Pembiayaan (Covid-19) akan kembali ke sistem pembiayaan yang ada karena situasi sudah berbeda, bukan pandemi lagi.
”Masih menunggu rekomendasi dari ITAGI. Siapa yang harus divaksinasi? Apa masih memerlukan vaksin? Karena salah satu rekomendasi WHO adalah melakukan vaksinasi (Covid-19) ke kelompok berisiko,” katanya.

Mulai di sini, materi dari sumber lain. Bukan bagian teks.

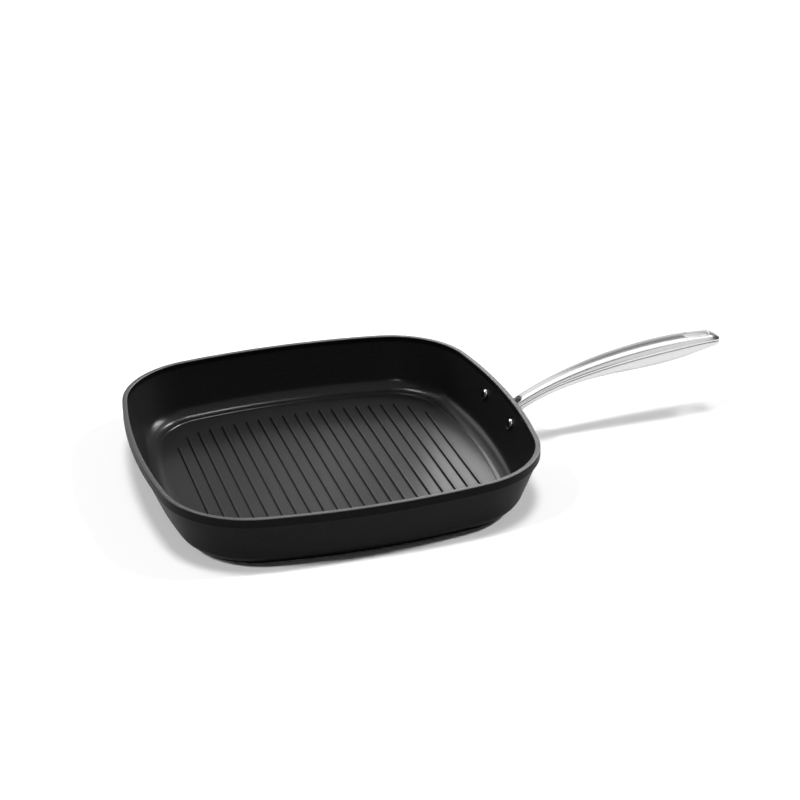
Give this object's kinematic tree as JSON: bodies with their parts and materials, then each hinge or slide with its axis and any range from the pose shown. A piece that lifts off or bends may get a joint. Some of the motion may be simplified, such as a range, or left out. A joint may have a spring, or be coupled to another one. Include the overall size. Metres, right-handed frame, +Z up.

Menurut Guru Besar Fakultas Kedokteran Universitas Indonesia Tjandra Yoga Aditama, penetapan Covid-19 sebagai endemi sudah sesuai. Sebab, Organisasi Kesehatan Dunia (WHO) telah menyatakan Covid-19 bukan lagi masalah darurat kesehatan global. Di Indonesia pun kasus dan kematian akibat Covid-19 kini rendah dan hal ini bertahan beberapa bulan terakhir.
Meski demikian, istilah ”pencabutan status pandemi” dinilai tidak tepat. Suatu negara dapat menyatakan dirinya memasuki fase endemi. Namun, dalam konteks global, penetapan status pandemi atau endemi adalah kewajiban WHO, bukan negara tertentu.
”Selain itu, kita tidak pernah mengeluarkan ketetapan bahwa Indonesia sedang pandemi. Sebaiknya istilahnya ini tidak perlu disebut pandemi dicabut. Bisa disebut sudah endemi, bisa juga disebut bahwa kedaruratan kesehatan masyarakat teratasi,” ucap Tjandra.
Ia juga mengingatkan bahwa endemi bukan berarti Covid-19 sudah tidak ada. Dengan demikian, baik pemerintah maupun masyarakat mesti tetap mawas diri, antara lain dengan menjaga kesehatan. Kelompok lansia dan penyandang penyakit komorbid juga diminta tetap mengenakan masker saat berada di kerumunan.
Vaksinasi Covid-19 secara lengkap hingga vaksin dosis penguat kedua juga tetap harus dilakukan. Sementara itu, pemerintah mesti tetap melakukan surveilans penyakit, meningkatkan riset Covid-19, hingga mewujudkan kegiatan promotif dan preventif kesehatan.